## Written exercise:
Extract each line of the data and write it out again exactly.
-- BEGIN Task input --
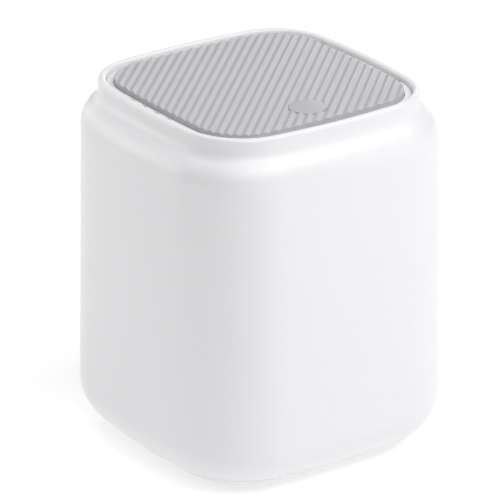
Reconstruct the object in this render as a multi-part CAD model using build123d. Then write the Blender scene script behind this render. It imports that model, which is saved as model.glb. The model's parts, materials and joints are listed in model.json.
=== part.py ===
from build123d import *
import os
from math import atan2, degrees, radians, sin, cos, sqrt, tan

# Compact desk router, millimetres, +Z up, origin on the table under the middle of the body.
# The front (-Y) carries the status window near the lid's front edge; every port is at the rear (+Y).

# ---- driving dimensions -------------------------------------------------------------------------
total_height = 105.0        # table to the lip and the lid, which are level
foot_proud = 0.8            # the body's underside above the table
half_side = 45.0            # centre to the middle of a side, at the base
corner_radius = 25.5        # plan radius of the body's corners
side_bow = 216.0            # plan radius of the slightly bowed sides
wall = 2.2                  # moulded wall of the casing
base_rounding = 14.0        # rounding between the underside and the walls
draft = 1.7                 # how far the walls lean in, from the base to the shoulder
shoulder_z = 95.8           # virtual corner where the shoulder starts
neck_z = 100.0              # virtual corner where the neck starts
neck_inset = 6.75           # neck's outer face, inside the base outline
shoulder_radius = 9.2
neck_radius = 4.9
lip_radius = 1.05
seam_z = 5.0                # parting line of shell and base cover
seam_gap = 0.06

lid_half = 33.1
lid_corner = 13.6
lid_bow = 420.0
lid_wall = 1.6
rim_slack = 0.2             # between the lid's skirt and the deck's raised rim
lid_plate = 2.4
lid_edge = 0.6              # rounding of the lid's edge
rib_pitch = 2.42
rib_depth = 0.5
rib_crest = 1.11            # crest of the rib next to the lid's middle, measured across the ribs
groove_width = 0.82         # the rest of the pitch is the rib's rounded back
window_radius = 5.3
window_y = -23.3

deck_z = 93.0               # underside of the deck that carries the lid
deck_thick = 2.0
deck_half = 36.0
gap_floor_z = 103.2         # top of the deck's raised rim, seen in the gap round the lid
ledge_thick = 2.0
ledge_inset = 11.5
post_at = 22.5              # frame posts, base screws, feet and deck screws share these places
post_radius = 3.5
screw_radius = 1.2
head_radius = 2.5
hole_slack = 0.05

board_front = 14.0          # main board stands upright across the body
board_back = 15.6
board_half_width = 32.5
board_z = (8.0, 84.0)
heatsink_face = 10.4        # flat side of the heatsink, towards the board
heatsink_z = (20.0, 74.0)

bay_width = 40.0            # rear port bay
bay_z = (15.0, 50.0)
bay_corner = 4.0
plate_y = (36.0, 38.0)
jack_y = 35.8               # front faces of the sockets, just behind the bay's plate
network_x = 8.6
network_z = 24.0
network_size = (16.0, 13.5)
upper_row_z = 42.0
power_x = 9.0
pair_x = -9.0
lead_radius = 0.6

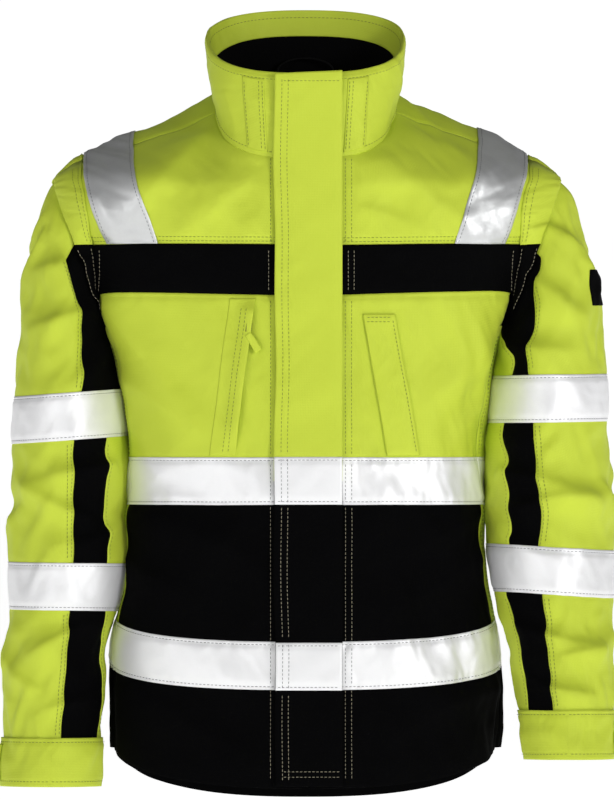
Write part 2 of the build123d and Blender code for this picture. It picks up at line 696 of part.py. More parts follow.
-- END Task input --
## Output for this task:
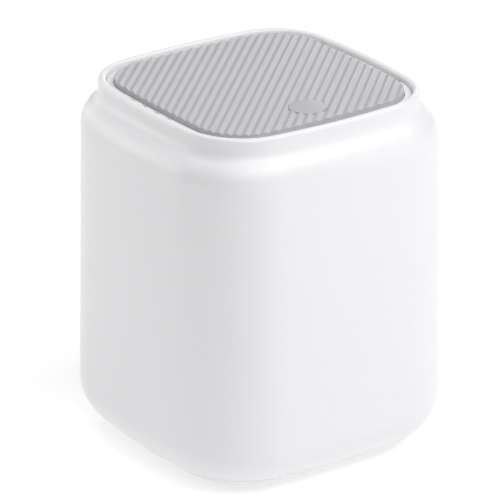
Reconstruct the object in this render as a multi-part CAD model using build123d. Then write the Blender scene script behind this render. It imports that model, which is saved as model.glb. The model's parts, materials and joints are listed in model.json.
=== part.py ===
from build123d import *
import os
from math import atan2, degrees, radians, sin, cos, sqrt, tan

# Compact desk router, millimetres, +Z up, origin on the table under the middle of the body.
# The front (-Y) carries the status window near the lid's front edge; every port is at the rear (+Y).

# ---- driving dimensions -------------------------------------------------------------------------
total_height = 105.0        # table to the lip and the lid, which are level
foot_proud = 0.8            # the body's underside above the table
half_side = 45.0            # centre to the middle of a side, at the base
corner_radius = 25.5        # plan radius of the body's corners
side_bow = 216.0            # plan radius of the slightly bowed sides
wall = 2.2                  # moulded wall of the casing
base_rounding = 14.0        # rounding between the underside and the walls
draft = 1.7                 # how far the walls lean in, from the base to the shoulder
shoulder_z = 95.8           # virtual corner where the shoulder starts
neck_z = 100.0              # virtual corner where the neck starts
neck_inset = 6.75           # neck's outer face, inside the base outline
shoulder_radius = 9.2
neck_radius = 4.9
lip_radius = 1.05
seam_z = 5.0                # parting line of shell and base cover
seam_gap = 0.06

lid_half = 33.1
lid_corner = 13.6
lid_bow = 420.0
lid_wall = 1.6
rim_slack = 0.2             # between the lid's skirt and the deck's raised rim
lid_plate = 2.4
lid_edge = 0.6              # rounding of the lid's edge
rib_pitch = 2.42
rib_depth = 0.5
rib_crest = 1.11            # crest of the rib next to the lid's middle, measured across the ribs
groove_width = 0.82         # the rest of the pitch is the rib's rounded back
window_radius = 5.3
window_y = -23.3

deck_z = 93.0               # underside of the deck that carries the lid
deck_thick = 2.0
deck_half = 36.0
gap_floor_z = 103.2         # top of the deck's raised rim, seen in the gap round the lid
ledge_thick = 2.0
ledge_inset = 11.5
post_at = 22.5              # frame posts, base screws, feet and deck screws share these places
post_radius = 3.5
screw_radius = 1.2
head_radius = 2.5
hole_slack = 0.05

board_front = 14.0          # main board stands upright across the body
board_back = 15.6
board_half_width = 32.5
board_z = (8.0, 84.0)
heatsink_face = 10.4        # flat side of the heatsink, towards the board
heatsink_z = (20.0, 74.0)

bay_width = 40.0            # rear port bay
bay_z = (15.0, 50.0)
bay_corner = 4.0
plate_y = (36.0, 38.0)
jack_y = 35.8               # front faces of the sockets, just behind the bay's plate
network_x = 8.6
network_z = 24.0
network_size = (16.0, 13.5)
upper_row_z = 42.0
power_x = 9.0
pair_x = -9.0
lead_radius = 0.6

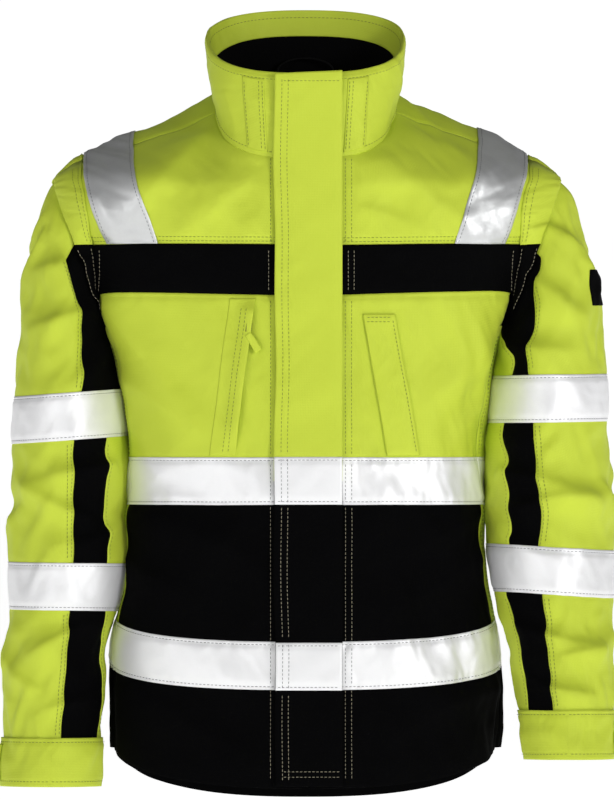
Write part 2 of the build123d and Blender code for this picture. It picks up at line 696 of part.py. More parts follow.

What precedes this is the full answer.